I guess there has to be some reason, but for now I cannot think of any good reason to ever unlock the feather system until the ship was a lot higher than that. And I am not talking about the "early" unlock at Mach 1, I mean the intended unlock at 1.4. Mach 1.4 as the point of unlock makes no sense at all by itself, because that does not take into account the altitude and therefore the aerodynamic pressure. I mean, if it did not climb to a higher altitude then the aerodynamic forces at Mach 1.4 would be nearly double (1.96 times) the aerodynamic forces at Mach 1. Now, since it is climbing, then on a normal flight profile it would be higher up at Mach 1.4 than lower down at Mach 1, so the air would be thinner. But still…..why even unlock it at all until the air was very thin, after burnout?
This would make as much sense of "arming" the deployment of the landing gear on a space shuttle during the climb into orbit.
Of course, there is a difference between unlocking, and then activating it to deploy. So the feathering wasn't supposed to happen till much later and the pilots did not activate it. But again why unlock it before burnout?
Incredibly ironic, too. The fatal X-15 crash, where the pilot got disoriented (cockpit attitude readouts had been changed from previous missions, contributing to the confusion) and re-entered at the wrong angle of attack, leading to the X-15 breaking up. Rutan came up with the feather system for re-entry as a "fail safe" way to re-enter. So now the fail-safe feather re-entry system goes alongside the "unsinkable" Titanic.

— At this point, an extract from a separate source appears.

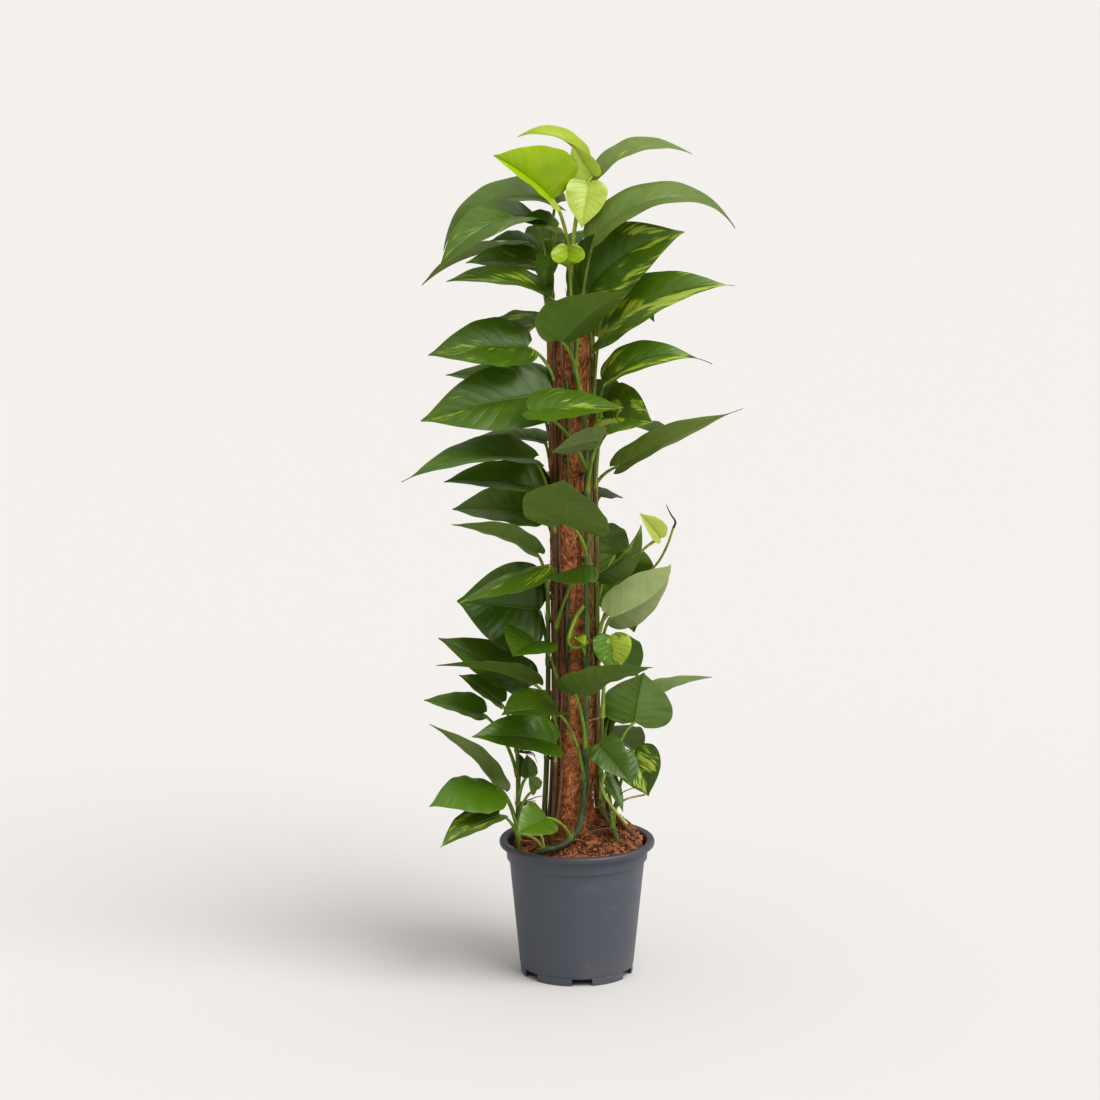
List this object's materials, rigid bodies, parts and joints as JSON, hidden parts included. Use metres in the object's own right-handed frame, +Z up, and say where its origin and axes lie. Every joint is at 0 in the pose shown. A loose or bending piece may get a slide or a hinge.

I would not be surprised if there is no computer code to check for safe flight regime conditions before allowing the feather to activate. Goes to the fact that these things are hand-flown by the pilots, rather than using a guidance system to control the ascent. Space Ship One, on perhaps its first flight into space, went out of control in the roll axis for awhile, near the end of the burn. IIRC it kept rolling for quite a while after burnout. I wondered how the guidance system could screw up that bad until I found out it was manually flown by hand. But, it survived, so apparently they didn't give the new ship any automated system either.
In seeing some onboard video this weekend, of a SS2 test flight, looking aft, you can see the wings rocking back and forth and back and forth a few degrees, which would seem consistent with a pilot needing to make small roll corrections moment by moment. A guidance system would hold the wings level, or at least the corrections would have been a lot smoother (unless perhaps they do have a roll damper system but had not gotten it dialed-in by that flight, or the hybrid burn is THAT rough that even an automatic system has trouble).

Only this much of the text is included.